Ama radikal Aydınlanma ve modernizmin en büyük çelişkisi, inananların, kaybolduklarında, bir deniz feneri gibi geri dönebilecekleri Kutsal Kitapları olduğu gerçeğidir.

Bu sayede özgürleşenlerin bazıları ise, çareyi Osmanlı’yı yüceltmede buluyorlar. Anakronik bir dünyaya savruluyorlar. Orada da, daha adil bir efendi olma özlemi var. Milleti Hakime olmaya geri dönüş.

Ama işte, Müslümanlar tüm bu parçalı ve acılı hikayeye, bunca zulme rağmen, bu ülkenin demokratikleşmesinde dinamo vazifesi görüyorlar. Ayakta kalan tek yapı olarak, tarihin onlara yüklediği sorumluluğa tüm çelişkileriyle birlikte sahip çıktılar. Bizim sorumuz ise bundan sonra ne olacağı ile ilgili. Çünkü bu gösterişli uyanışın ülkeyi kapsayıcı bir şekilde devam etmesi, dünyada kabul görmesi için, kendi üzerinde düşünmesi, eksik olan “o bir şeyi” oluşturması gerekli.

Özgürleşen Müslümanlar, bu parçalı yapıyla uzun süre devam edemezler.

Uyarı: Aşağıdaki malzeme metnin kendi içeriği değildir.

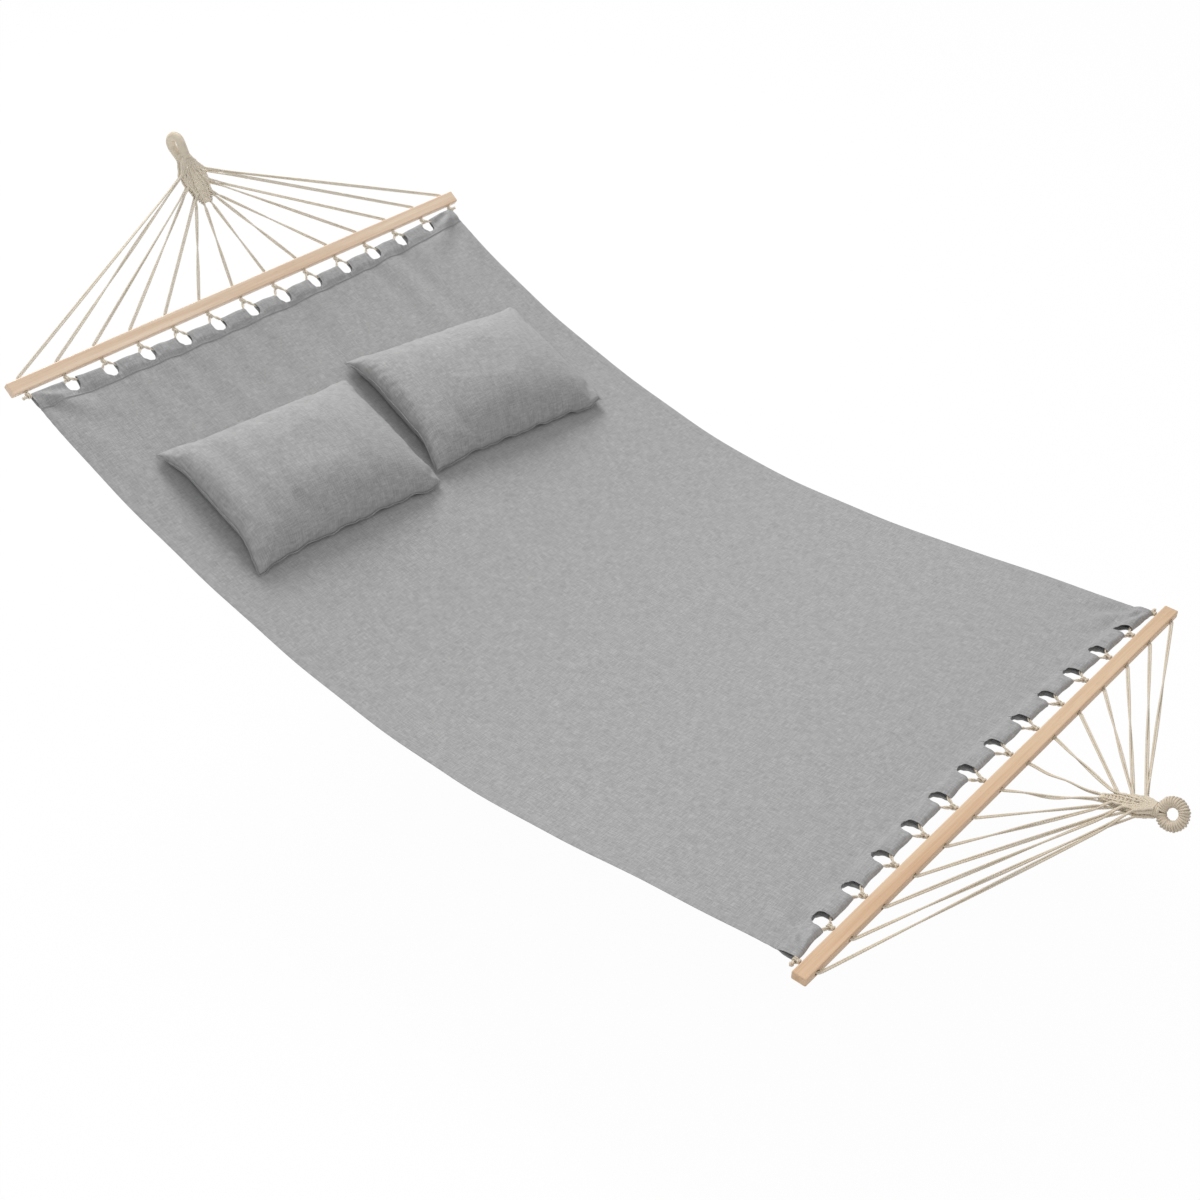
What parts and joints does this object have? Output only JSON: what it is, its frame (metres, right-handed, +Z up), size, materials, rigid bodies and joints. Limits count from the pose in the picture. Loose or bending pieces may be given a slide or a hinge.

AK Parti’nin pragmatizme bu kadar savrulmasının ve iki ileri bir geri adım atmasının altında yatan neden, hala bir ideoloji oluşturamamış olması. Eksik olan o “bir şey” bence budur; Türkiyeli muhalif-özgürlükçü Müslüman’ın bir ideolojisi hala yok, el yordamıyla ilerliyor. Dünya ve bu ülkede diğerleriyle kuracağı ilişkide, ölçütler neler olacak? Özgürlükler neye göre tanımlanacak? Haklar, sosyal politikalar, iktidarı paylaşma, komşularla ilişkiler, neye göre düzenlenecek?

Buna Kur’an diye cevap verdiğinizi duyuyorum. Müslümanlar için kutsal kitaplarının birinci referans kaynağı olacağı aşikar. İşte belki tam da burada daha anlamlı bir “özel alankamusal alan” tartışması yapmanın zamanı gelmiştir diye düşünüyorum.